# Fragebogen mit Access und Excel



## m0rb (26. Juli 2004)

Hallo zusammen,

für ein Projekt in der Schule wurde mir die Aufgabe aufgetragen, die Auswertung eines Fragebogens zu übernehmen. Da ich bisher leider nur Erfahrung im Bereich Webanwendungen habe, stehe ich jetzt schon vor einem kleinen Problem und hoffe, ihr könnt mir gute Tutorials bzw. Lösungsansätze empfehlen.
Zur Aufgabe: Der Fragebogen wird von einem anderen Team erstellt. Es gibt zu jeder Frage die Antwortmöglichkeit von 1(trifft garnicht zu) bis 5(trifft absolut zu). Nun stelle ich mir das so vor, dass die Daten irgendwie in einer Access Datenbank gespeichert werden und ich per Excel jeden Fragebogen per Hand eintrage. Diese Daten sollen natürlich auch automatisch ausgewertet werden und als Diagramme graphisch dargestellt werden. Da ich leider recht wenig Ahnung von Access habe, weiss ich nicht, wie ich das Problem angehen soll. Vielleicht hat jemand sich bereits mit einem solchen Projekt auseinandergesetzt und kann mir ein paar Tips geben bzw. mich auf ein gutes Tutorial zu Access + Excel weiterleiten 

Ich hoffe, mir kann hier jemand helfen und bedanke mich schonmal bei euch.


----------



## thekorn (26. Juli 2004)

*Excel reicht*

Also deiner Beschreibung nach zu urteilen dürfte Excel vollkommen ausreichen, Access brauchst du nicht. Access ist ein Datenbankprogramm was gerade im umgang mit umfangreichen Datensätzen seine Stärken hat, bei deinem Problem gibt es aber nur eine recht einfache Datenstruktur: Du hast einen Teilnehmer XYZ (anonym?) der jede Frage beantwortet und eine Wertung abgibt.
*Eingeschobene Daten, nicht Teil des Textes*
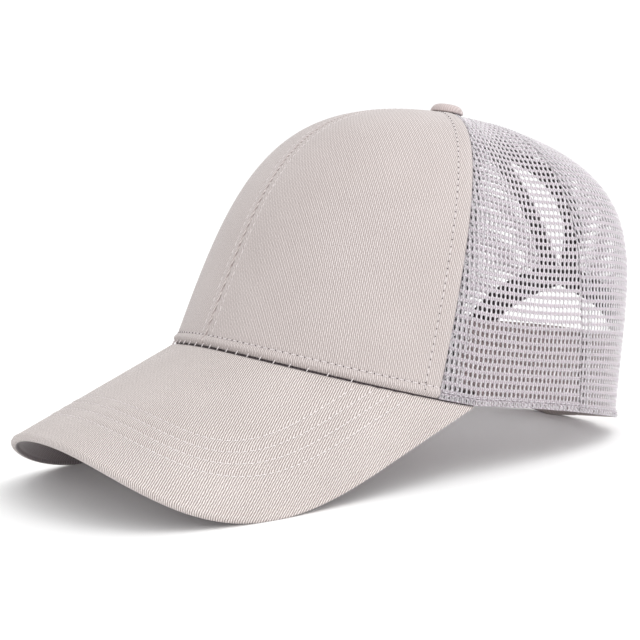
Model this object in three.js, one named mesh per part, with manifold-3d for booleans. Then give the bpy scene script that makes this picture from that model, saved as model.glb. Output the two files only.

Dies schreit geradezu nach einer Exceltabelle:
In der ersten Spalte werden die Teilnehmer eingetragen.
Anschließend bekommt jede Frage eine eigene Spalte.
Nun kannst du bequem diagramme anfertigen, Mittelwerte etc. bilden, Pivottabellen zur Ergebnisauswertung nutzen usw., soll heißen, dass dir die Hausmittel von Excel bereits genügent Funktionen zur verfügung stellen.

Interresant wird die Angelegenheit in dem Moment, wo die Fragebögen online oder als Datei etc. ausgefüllt werden können, dann ist es möglich mit einfachen VBA Proceduren das Übernehmen der Daten in die Auswertungsdatei zu automatisieren.

Für all das ist Excel sicherlich mächtig unmd einfach genug.

gruß
thekorn


----------